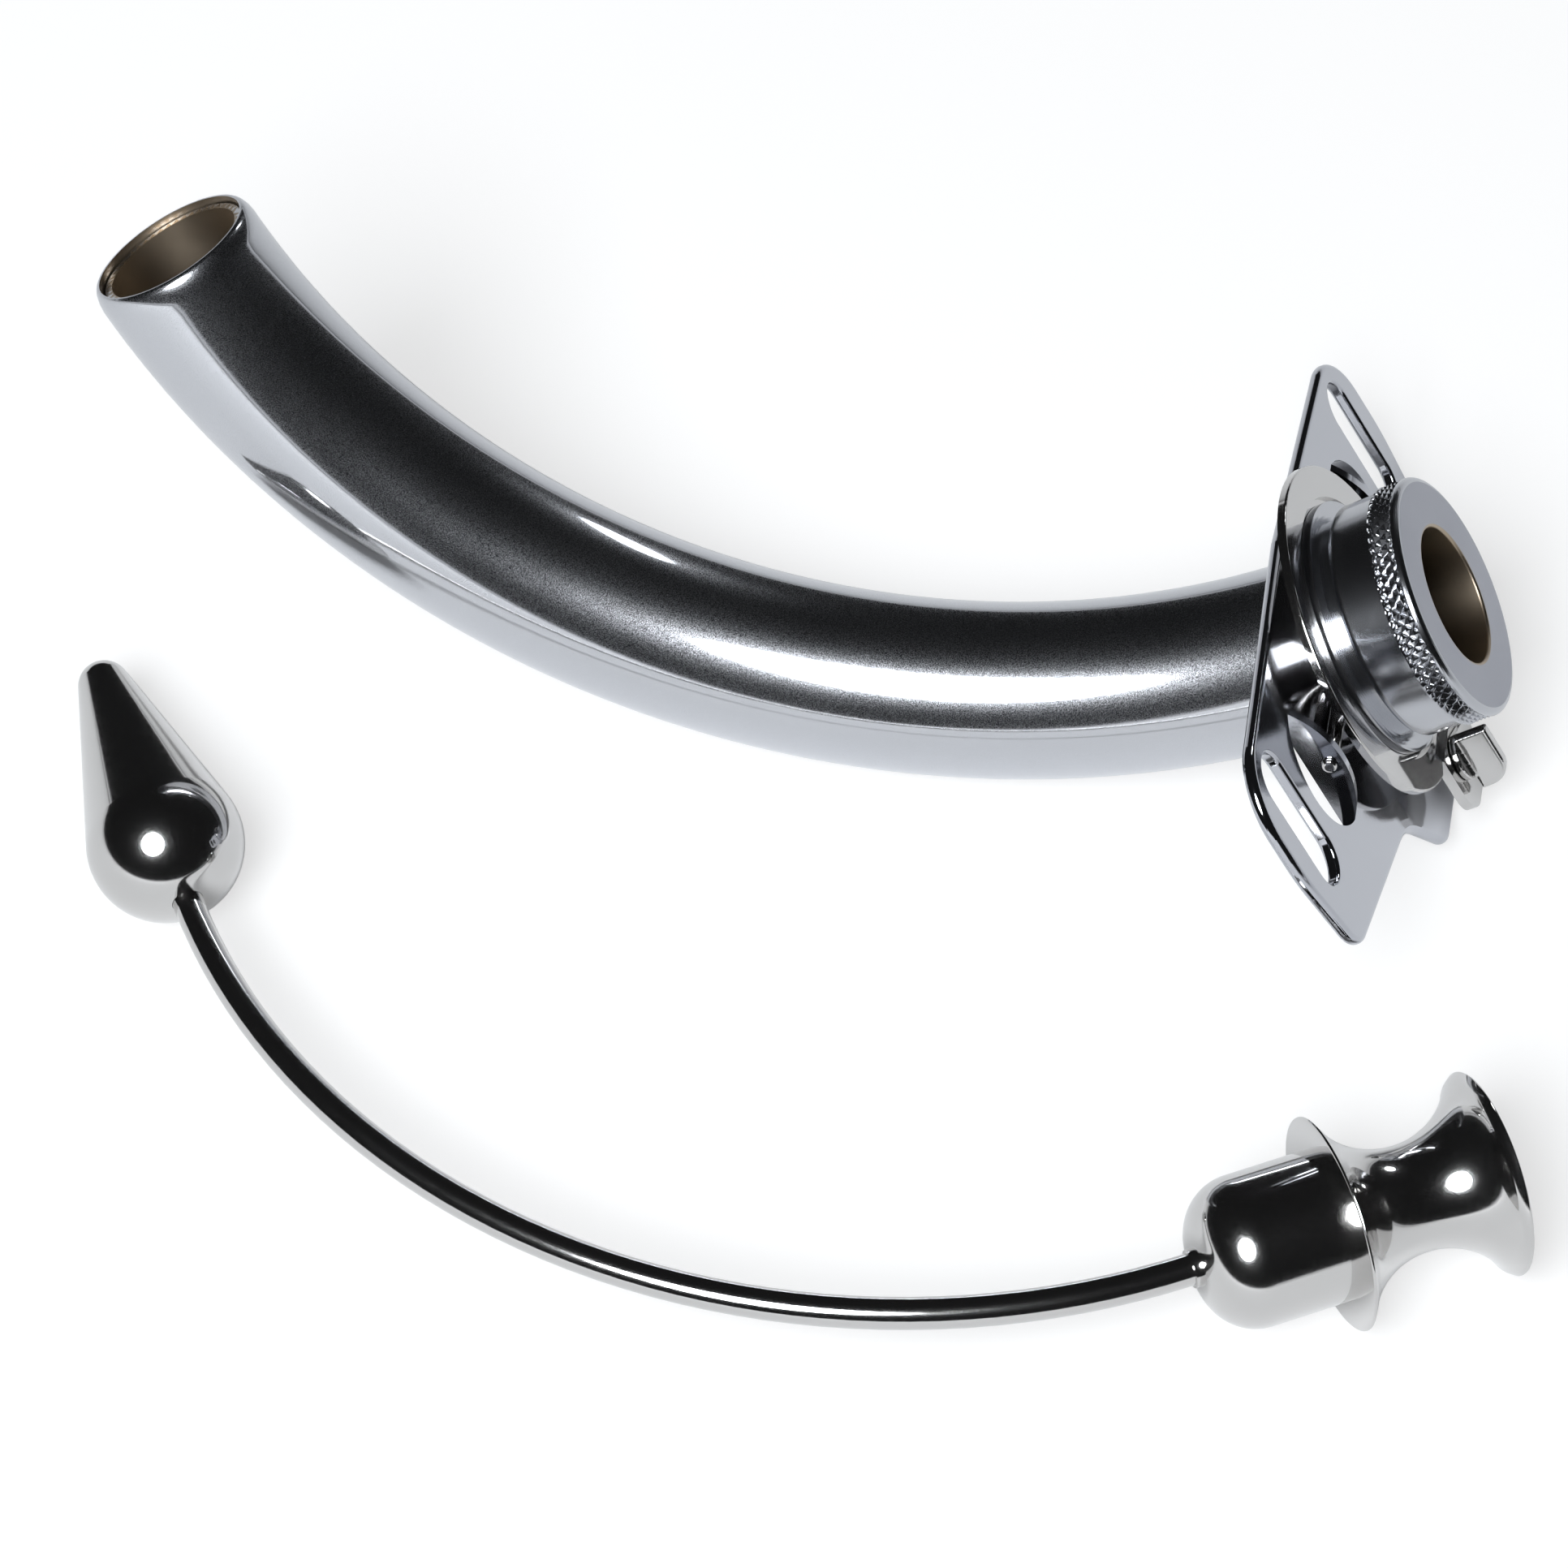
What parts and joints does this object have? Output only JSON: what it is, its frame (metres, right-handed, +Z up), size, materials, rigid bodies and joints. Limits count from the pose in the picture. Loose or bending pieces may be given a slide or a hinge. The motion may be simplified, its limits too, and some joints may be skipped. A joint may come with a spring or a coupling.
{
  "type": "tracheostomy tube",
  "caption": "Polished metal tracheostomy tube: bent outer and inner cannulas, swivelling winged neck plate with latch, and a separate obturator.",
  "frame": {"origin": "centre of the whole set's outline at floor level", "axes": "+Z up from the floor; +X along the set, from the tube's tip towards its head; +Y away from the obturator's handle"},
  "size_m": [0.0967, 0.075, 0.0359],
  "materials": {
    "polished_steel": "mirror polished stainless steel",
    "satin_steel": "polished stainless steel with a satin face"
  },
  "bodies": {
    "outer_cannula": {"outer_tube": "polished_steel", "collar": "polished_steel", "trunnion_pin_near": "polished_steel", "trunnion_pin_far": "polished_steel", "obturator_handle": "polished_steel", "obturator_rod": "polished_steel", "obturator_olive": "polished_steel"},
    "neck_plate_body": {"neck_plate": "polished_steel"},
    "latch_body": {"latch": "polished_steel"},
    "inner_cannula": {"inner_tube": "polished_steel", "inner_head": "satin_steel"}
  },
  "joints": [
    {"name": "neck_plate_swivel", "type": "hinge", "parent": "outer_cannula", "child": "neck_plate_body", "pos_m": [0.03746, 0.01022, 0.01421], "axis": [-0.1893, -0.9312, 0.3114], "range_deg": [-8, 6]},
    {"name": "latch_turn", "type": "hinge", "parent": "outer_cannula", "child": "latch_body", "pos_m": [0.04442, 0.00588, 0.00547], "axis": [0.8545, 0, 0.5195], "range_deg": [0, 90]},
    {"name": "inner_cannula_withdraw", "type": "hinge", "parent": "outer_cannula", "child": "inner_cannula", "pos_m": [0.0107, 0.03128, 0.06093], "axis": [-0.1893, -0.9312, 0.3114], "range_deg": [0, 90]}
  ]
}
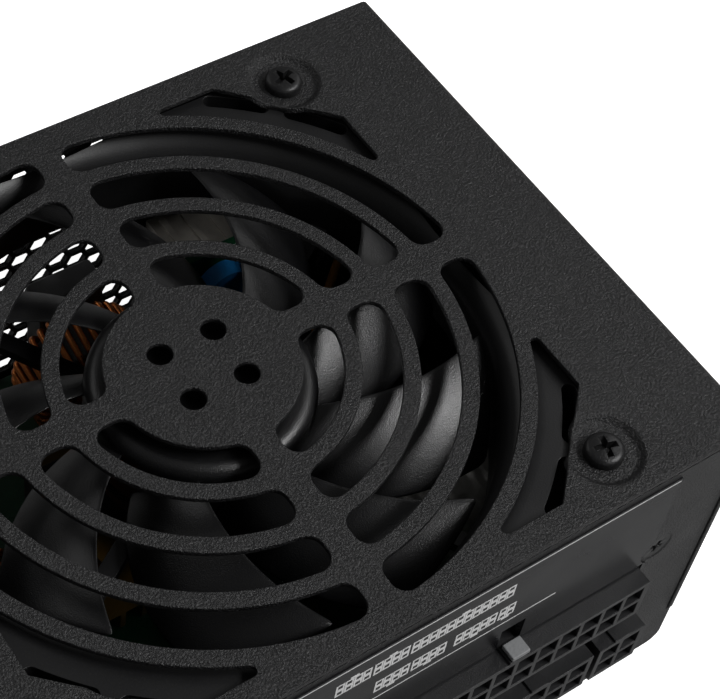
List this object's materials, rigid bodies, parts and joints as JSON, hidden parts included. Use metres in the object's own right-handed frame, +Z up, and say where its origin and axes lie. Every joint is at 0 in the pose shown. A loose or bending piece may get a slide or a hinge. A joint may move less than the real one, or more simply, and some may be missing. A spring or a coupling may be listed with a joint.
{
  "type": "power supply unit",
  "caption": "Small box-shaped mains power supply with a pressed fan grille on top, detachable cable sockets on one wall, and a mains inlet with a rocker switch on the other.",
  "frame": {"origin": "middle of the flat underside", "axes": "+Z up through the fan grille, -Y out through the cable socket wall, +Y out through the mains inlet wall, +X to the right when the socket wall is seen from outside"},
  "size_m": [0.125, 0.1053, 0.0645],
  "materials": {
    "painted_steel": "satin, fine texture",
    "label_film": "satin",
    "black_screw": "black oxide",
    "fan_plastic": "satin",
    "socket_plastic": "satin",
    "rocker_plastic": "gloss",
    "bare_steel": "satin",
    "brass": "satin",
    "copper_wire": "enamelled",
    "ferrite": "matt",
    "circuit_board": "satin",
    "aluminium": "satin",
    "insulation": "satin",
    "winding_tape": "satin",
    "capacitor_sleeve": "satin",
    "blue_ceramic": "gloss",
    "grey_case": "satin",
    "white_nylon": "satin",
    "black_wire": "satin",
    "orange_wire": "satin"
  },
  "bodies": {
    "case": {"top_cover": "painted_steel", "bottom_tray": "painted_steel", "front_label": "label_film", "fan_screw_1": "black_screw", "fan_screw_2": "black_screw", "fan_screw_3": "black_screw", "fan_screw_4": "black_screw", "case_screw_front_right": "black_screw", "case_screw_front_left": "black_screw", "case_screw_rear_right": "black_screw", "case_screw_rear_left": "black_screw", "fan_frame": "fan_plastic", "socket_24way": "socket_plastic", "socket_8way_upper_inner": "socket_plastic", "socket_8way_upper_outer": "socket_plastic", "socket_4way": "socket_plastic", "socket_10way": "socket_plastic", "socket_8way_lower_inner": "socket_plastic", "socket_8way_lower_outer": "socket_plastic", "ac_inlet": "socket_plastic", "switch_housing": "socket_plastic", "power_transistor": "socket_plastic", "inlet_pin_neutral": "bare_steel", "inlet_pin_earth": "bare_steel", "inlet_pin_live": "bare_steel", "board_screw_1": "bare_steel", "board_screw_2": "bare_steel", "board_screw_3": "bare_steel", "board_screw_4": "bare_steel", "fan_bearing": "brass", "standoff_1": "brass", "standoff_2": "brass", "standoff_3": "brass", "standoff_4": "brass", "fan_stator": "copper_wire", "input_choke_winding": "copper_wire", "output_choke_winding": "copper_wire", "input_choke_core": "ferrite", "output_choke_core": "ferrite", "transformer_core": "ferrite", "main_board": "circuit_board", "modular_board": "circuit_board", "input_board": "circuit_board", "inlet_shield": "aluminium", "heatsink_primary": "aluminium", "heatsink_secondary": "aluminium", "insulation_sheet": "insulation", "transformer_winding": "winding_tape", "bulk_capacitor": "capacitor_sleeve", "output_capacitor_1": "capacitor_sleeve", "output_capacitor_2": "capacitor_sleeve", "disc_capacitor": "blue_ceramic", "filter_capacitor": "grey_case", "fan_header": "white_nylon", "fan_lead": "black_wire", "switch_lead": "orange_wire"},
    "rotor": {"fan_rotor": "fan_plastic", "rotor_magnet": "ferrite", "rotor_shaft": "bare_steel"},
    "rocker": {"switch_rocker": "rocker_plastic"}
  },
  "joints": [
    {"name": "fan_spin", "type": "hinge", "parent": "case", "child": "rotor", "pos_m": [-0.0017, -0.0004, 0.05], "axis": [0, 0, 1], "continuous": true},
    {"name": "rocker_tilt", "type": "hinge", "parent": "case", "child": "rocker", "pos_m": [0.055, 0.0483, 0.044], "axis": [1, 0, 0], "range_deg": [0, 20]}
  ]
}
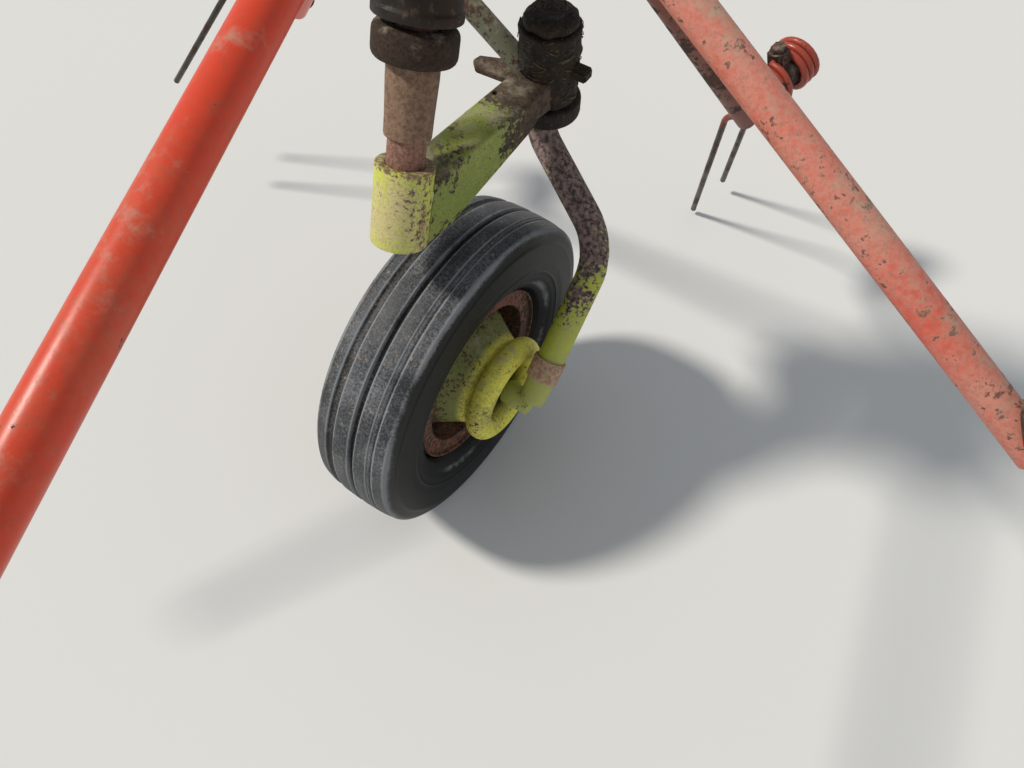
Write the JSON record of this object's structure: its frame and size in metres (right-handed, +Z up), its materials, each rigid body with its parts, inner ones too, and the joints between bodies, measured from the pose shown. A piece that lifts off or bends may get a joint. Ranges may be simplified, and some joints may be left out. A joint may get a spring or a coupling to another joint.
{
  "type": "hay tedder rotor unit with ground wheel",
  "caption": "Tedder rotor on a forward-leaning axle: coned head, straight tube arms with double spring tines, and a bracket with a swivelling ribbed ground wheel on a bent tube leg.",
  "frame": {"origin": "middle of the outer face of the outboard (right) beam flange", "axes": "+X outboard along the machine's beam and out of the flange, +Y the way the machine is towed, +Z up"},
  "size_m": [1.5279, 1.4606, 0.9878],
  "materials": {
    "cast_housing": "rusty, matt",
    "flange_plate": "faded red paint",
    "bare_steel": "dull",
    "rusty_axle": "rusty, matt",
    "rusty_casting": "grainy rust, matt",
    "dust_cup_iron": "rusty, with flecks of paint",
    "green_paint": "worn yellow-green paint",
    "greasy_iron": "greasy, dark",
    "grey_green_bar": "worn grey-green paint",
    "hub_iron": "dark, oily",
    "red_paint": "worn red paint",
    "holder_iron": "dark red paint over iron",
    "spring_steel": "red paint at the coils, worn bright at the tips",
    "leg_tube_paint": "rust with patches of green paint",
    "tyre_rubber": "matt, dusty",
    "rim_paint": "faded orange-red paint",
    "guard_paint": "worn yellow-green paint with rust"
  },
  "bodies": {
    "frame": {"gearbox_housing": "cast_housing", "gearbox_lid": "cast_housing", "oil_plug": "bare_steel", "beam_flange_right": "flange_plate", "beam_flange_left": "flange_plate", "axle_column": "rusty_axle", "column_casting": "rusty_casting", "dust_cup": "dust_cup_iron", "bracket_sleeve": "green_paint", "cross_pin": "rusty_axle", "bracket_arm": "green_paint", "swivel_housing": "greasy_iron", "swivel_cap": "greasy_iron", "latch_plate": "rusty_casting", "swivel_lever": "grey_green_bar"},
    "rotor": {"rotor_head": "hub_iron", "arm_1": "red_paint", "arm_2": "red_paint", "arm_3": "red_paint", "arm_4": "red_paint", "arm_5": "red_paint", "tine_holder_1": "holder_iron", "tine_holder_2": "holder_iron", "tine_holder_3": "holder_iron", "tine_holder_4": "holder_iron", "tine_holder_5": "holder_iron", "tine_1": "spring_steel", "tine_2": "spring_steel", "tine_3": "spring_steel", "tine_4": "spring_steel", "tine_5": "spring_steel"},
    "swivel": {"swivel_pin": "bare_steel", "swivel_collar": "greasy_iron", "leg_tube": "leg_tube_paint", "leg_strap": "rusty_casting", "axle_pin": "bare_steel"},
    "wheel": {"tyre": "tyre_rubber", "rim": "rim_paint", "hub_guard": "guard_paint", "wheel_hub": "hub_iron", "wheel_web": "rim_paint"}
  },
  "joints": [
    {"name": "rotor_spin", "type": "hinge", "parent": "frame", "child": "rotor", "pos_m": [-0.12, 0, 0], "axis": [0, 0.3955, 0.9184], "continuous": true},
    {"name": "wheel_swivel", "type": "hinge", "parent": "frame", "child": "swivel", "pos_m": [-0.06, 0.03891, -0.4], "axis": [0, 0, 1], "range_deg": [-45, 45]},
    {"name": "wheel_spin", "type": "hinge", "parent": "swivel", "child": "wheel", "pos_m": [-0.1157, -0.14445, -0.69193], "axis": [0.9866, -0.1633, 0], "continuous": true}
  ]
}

··········

* [Task to carry out]:
Locate the lines above that hold the word "bending". Show every one of them.

* [Exercise answer]:
What parts and joints does this object have? Output only JSON: what it is, its frame (metres, right-handed, +Z up), size, materials, rigid bodies and joints. Limits count from the pose in the picture. Loose or bending pieces may be given a slide or a hinge. The motion may be simplified, its limits too, and some joints may be skipped. A joint may come with a spring or a coupling.
List this object's materials, rigid bodies, parts and joints as JSON, hidden parts included. Use metres in the object's own right-handed frame, +Z up, and say where its origin and axes lie. Every joint is at 0 in the pose shown. A loose or bending piece may get a slide or a hinge. A joint may move less than the real one, or more simply, and some may be missing. A spring or a coupling may be listed with a joint.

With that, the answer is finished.